Task goal => Give the data below again, word for word.

START Recorded information

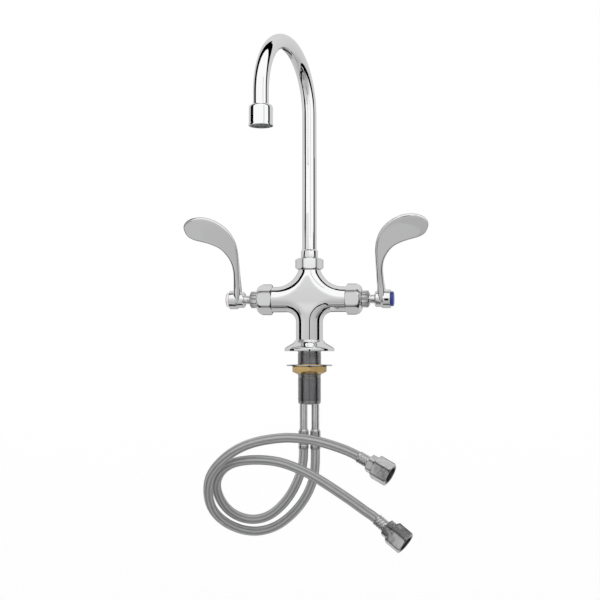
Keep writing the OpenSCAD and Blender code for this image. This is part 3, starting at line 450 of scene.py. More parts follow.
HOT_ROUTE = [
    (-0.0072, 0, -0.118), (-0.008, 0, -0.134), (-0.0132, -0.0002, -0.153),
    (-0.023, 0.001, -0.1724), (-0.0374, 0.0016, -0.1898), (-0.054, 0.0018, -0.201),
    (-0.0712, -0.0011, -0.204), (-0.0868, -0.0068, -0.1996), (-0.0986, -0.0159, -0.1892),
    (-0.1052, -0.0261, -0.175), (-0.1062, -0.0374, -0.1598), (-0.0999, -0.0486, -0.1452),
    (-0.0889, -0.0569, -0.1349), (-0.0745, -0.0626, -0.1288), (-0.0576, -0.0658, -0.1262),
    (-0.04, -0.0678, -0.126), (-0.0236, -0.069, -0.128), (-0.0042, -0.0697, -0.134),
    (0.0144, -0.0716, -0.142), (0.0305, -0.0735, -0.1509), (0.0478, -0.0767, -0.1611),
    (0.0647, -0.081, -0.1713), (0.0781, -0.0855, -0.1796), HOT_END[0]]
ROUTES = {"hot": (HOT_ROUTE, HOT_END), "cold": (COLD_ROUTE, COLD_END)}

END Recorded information

Exercise response =>
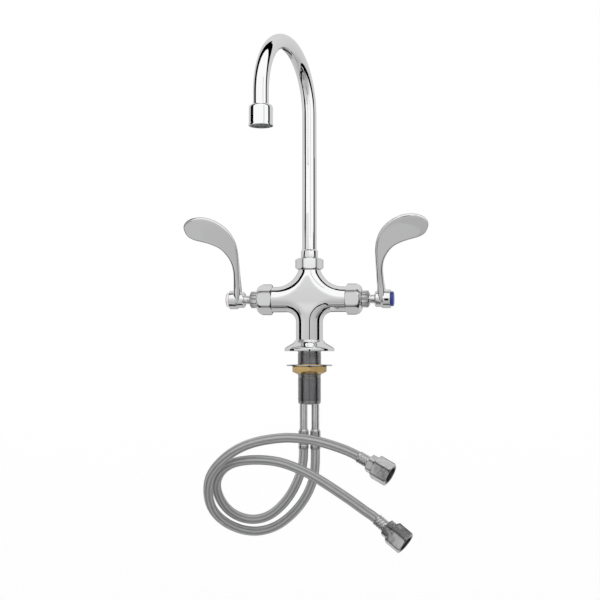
Keep writing the OpenSCAD and Blender code for this image. This is part 3, starting at line 450 of scene.py. More parts follow.
HOT_ROUTE = [
    (-0.0072, 0, -0.118), (-0.008, 0, -0.134), (-0.0132, -0.0002, -0.153),
    (-0.023, 0.001, -0.1724), (-0.0374, 0.0016, -0.1898), (-0.054, 0.0018, -0.201),
    (-0.0712, -0.0011, -0.204), (-0.0868, -0.0068, -0.1996), (-0.0986, -0.0159, -0.1892),
    (-0.1052, -0.0261, -0.175), (-0.1062, -0.0374, -0.1598), (-0.0999, -0.0486, -0.1452),
    (-0.0889, -0.0569, -0.1349), (-0.0745, -0.0626, -0.1288), (-0.0576, -0.0658, -0.1262),
    (-0.04, -0.0678, -0.126), (-0.0236, -0.069, -0.128), (-0.0042, -0.0697, -0.134),
    (0.0144, -0.0716, -0.142), (0.0305, -0.0735, -0.1509), (0.0478, -0.0767, -0.1611),
    (0.0647, -0.081, -0.1713), (0.0781, -0.0855, -0.1796), HOT_END[0]]
ROUTES = {"hot": (HOT_ROUTE, HOT_END), "cold": (COLD_ROUTE, COLD_END)}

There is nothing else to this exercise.